Jamnesty provides platform for performers, activists to spread messages

Georgia Arvantis and Carolyn Kelly, staff writer, co-news editor

South poets, performers and artists put their talents on display for “Jamnesty,” an event combining entertainment and activism April 11.

South clubs Stand for Peace (Stand) and Amnesty International (Amnesty) hosted the event and split the night’s proceeds for their causes.

Stand sponsor Matt Whipple said that the idea for the two clubs to combine efforts was natural.

“We’ve always fed off of each other’s desire to make the world a better place,” Whipple said.

Amnesty sponsor Gerald Forgarty said that the event is successfully run entirely by both clubs’ students.

“[Sponsors] do very little,” Fogarty said. “We’re just the support. Students tell us what they need, we make it happen on an administrative level, and they run it. They do a great job.”

Stand, a club devoted to improving the lives of people in developing nations, will use their donations to sponsor a Kenyan child’s education through the organization Matanya’s Hope. For Stand, the night of Jamnesty was the culmination of their annual Stand for Peace Week, during which the club worked to raise awareness and funds for regions of poverty and conflict in the world.

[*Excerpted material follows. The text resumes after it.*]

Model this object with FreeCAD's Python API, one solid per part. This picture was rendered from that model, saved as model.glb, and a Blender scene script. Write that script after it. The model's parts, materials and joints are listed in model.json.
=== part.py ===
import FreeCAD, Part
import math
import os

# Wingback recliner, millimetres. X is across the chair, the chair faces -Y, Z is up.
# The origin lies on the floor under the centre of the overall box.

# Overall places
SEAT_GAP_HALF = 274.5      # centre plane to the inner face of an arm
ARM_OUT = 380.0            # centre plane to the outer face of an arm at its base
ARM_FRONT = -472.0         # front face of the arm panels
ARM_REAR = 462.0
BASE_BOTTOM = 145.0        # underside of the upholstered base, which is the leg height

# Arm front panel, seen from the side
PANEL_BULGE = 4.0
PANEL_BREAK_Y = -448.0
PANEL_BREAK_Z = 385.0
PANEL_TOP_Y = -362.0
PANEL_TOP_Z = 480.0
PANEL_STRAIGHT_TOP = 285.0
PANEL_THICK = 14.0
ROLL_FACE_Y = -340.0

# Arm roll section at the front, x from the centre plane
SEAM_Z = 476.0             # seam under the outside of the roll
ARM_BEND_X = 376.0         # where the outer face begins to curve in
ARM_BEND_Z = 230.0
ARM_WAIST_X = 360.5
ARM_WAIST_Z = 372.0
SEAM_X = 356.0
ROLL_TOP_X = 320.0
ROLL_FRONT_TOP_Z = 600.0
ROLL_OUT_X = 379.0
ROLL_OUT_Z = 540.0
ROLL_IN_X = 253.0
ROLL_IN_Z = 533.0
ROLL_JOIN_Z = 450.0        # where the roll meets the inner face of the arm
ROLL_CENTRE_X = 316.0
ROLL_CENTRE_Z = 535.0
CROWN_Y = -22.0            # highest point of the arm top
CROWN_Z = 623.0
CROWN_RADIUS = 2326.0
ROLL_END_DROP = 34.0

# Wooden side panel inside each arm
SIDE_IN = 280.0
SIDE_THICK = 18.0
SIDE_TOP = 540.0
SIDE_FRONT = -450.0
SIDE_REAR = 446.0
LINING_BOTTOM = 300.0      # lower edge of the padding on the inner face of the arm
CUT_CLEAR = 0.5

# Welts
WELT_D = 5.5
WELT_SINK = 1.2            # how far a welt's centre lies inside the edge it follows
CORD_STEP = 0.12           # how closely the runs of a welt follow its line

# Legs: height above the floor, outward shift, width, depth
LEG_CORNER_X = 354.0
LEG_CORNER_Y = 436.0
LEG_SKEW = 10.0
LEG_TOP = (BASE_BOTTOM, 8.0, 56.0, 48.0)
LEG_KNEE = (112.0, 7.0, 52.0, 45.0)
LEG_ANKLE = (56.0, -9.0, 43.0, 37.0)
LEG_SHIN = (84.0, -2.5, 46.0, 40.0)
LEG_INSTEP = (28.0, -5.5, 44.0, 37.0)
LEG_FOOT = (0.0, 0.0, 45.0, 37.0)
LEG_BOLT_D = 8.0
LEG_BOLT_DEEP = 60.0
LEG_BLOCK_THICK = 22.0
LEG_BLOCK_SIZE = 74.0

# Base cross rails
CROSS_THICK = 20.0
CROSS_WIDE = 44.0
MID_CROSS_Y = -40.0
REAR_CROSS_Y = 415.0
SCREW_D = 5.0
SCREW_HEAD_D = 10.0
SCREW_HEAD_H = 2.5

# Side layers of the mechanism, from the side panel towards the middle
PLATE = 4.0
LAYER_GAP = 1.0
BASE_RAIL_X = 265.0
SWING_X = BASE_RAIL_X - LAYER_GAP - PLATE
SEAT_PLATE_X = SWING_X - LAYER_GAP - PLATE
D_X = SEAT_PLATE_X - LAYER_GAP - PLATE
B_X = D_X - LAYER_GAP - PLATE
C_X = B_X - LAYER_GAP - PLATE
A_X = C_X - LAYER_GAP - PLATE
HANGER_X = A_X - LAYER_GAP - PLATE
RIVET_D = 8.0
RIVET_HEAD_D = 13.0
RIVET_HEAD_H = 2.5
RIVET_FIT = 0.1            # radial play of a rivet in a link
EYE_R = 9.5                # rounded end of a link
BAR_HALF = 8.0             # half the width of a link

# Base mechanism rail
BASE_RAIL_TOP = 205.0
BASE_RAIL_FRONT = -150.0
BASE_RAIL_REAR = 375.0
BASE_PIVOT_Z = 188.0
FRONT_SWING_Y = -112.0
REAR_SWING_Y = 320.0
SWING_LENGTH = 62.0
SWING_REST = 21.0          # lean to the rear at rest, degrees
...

Amnesty is a club dedicated to exploring world issues by understanding the rights, dignity and well-being of the world’s citizens. Lauren Ribordy, Amnesty International board member, said the club plans to use the funds raised from Jamnesty to improve their materials to attract attention to their cause, such as posters.

“We were trying to raise money to be able to fund things to raise awareness, such as creating and buying posters, just because some of our posters are kind of old and falling apart,” Ribordy said. “If we want to be tabling, which is trying to get people to sign petitions, it’s important that they can see what you’re trying to do.”

Other resources the club would like to utilize are distributable booklets, according to Ribordy.

“[We want to] try and come out with booklets that we can give out to people and pass out [to] show the major campaigns that Amnesty is working on,” Ribordy said. “Some of our major campaigns right now that we’re focusing on are the issue in Syria, anti-gay rights movements worldwide—just anything that human rights violations [are] focusing on. So we try and highlight that and just have specific stories.”

For both clubs, Jamnesty was both a means to collect donations and to educate students through speeches between acts. Ribordy said Amnesty’s goal was to introduce people to issues around the world that require attention but might not attract it ordinarily.

“They might not know about [an issue], just because it’s not what’s happening around them in their daily lives,” Ribordy said.

Besides Stand and Amnesty, other South clubs were invited to speak for their own causes at Jamnesty.
“We’re not the only two groups that raise awareness here,” Whipple said. “At Jamnesty we open up some space for other groups to join us in this mission of raising awareness. The Gay Straight Alliance will be represented, and Desi Club that talks about South Asian projects and India and that region of the world, they’ll be represented, and from time to time there have been other groups too.”
Fogarty said Jamnesty focuses more on the larger cause of calling attention to human rights concerns than with either club’s individual goals.

“It’s not really about the different agendas that each organization has, it’s really just about human rights in general,” Fogarty said. “It’s a student-centered approach to raising awareness of human rights issues. And we have just found that students get very excited about playing music. At the beginning of the year, the question maybe in the first meeting will be, ‘So when are we going to start planning for Jamnesty?’”

Band performer Jack Poulton said that this year’s Jamnesty was his most successful at South.

“I think of all the Jamnestys over the four years, that was the best one,” Poulton said. “I think that was the best turnout. I had never seen that many people there for that long a time and they were all really excited.”